Just confused


Hi I am fairly new to using high quality audio equipment.  I have assembled all of the gear I want for listening/enjoying the music.  Of course it’s only a matter of time before you ask yourself “What if?”.  I understand that room acoustics matter so I am off trying to implement acoustic panels - some good relatively consistent advice here.  What I struggle with is the subject of vibration control/isolation ... the advice from the community is not very consistent.  The floor in my listening room is slab cement with ceramic tiles on top.  I have Avant-garde Uno speakers (with spikes since that is they way they came), REL subs (rubber feet) and effectively an unbranded equipment rack (with spikes).  Are spikes what I should remain with for this kind of surface?  Does it make more sense to decouple the speakers and rack from the floor with some kind of isolation device?  Should I be replacing the current metal spikes with “cones” (or other device).  Should I use the same device for speaker and rack?  I just want to avoid shelling out a bundle of money for something that may turn out being a negative.  Thanks in advance for your patience with my naive questions.
chilli42

Showing 1 response by cakyol


Try and plug EVERY equipment that you have into the SAME power outlet. This will minimize ground loops (which cause humming, buzzing sounds) which will sometimes be EXTREMELY annoying & difficult to get rid of.

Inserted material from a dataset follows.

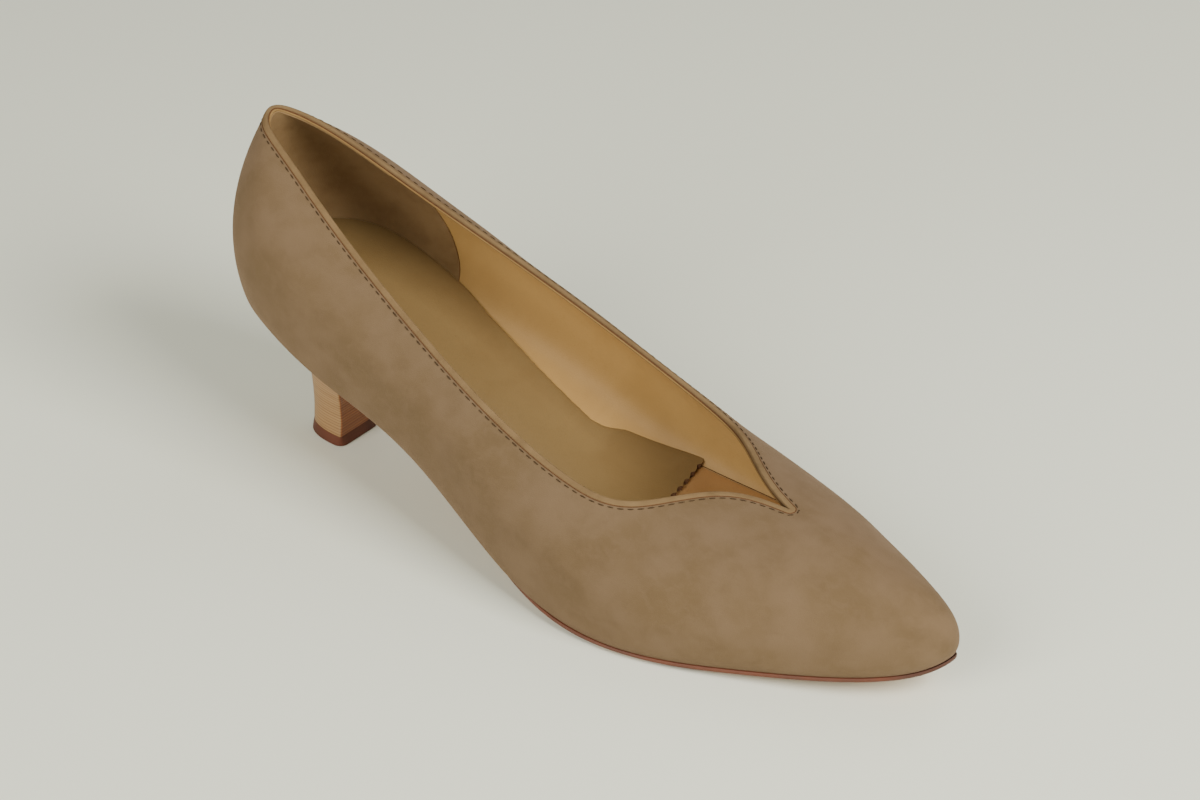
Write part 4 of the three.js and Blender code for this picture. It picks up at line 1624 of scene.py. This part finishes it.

Keep the power cables as short as possible to help this.  The idea is that ALL the earth connections on ALL your devices be at EXACTLY the same potential.  Even a skew of half a  milivolt will cause humming and buzzing sounds.

Ground loops are not usually a big problem unless you have turntables & associated phono preamplifiers (or any device with very low input signal levels), but it is always good practice.

If the total current requirement of all your devices exceed the capacity of your outlet (which is extremely unlikely unless you have 1000+ watt amplifiers), you can upgrade it to a 20 amp circuit later.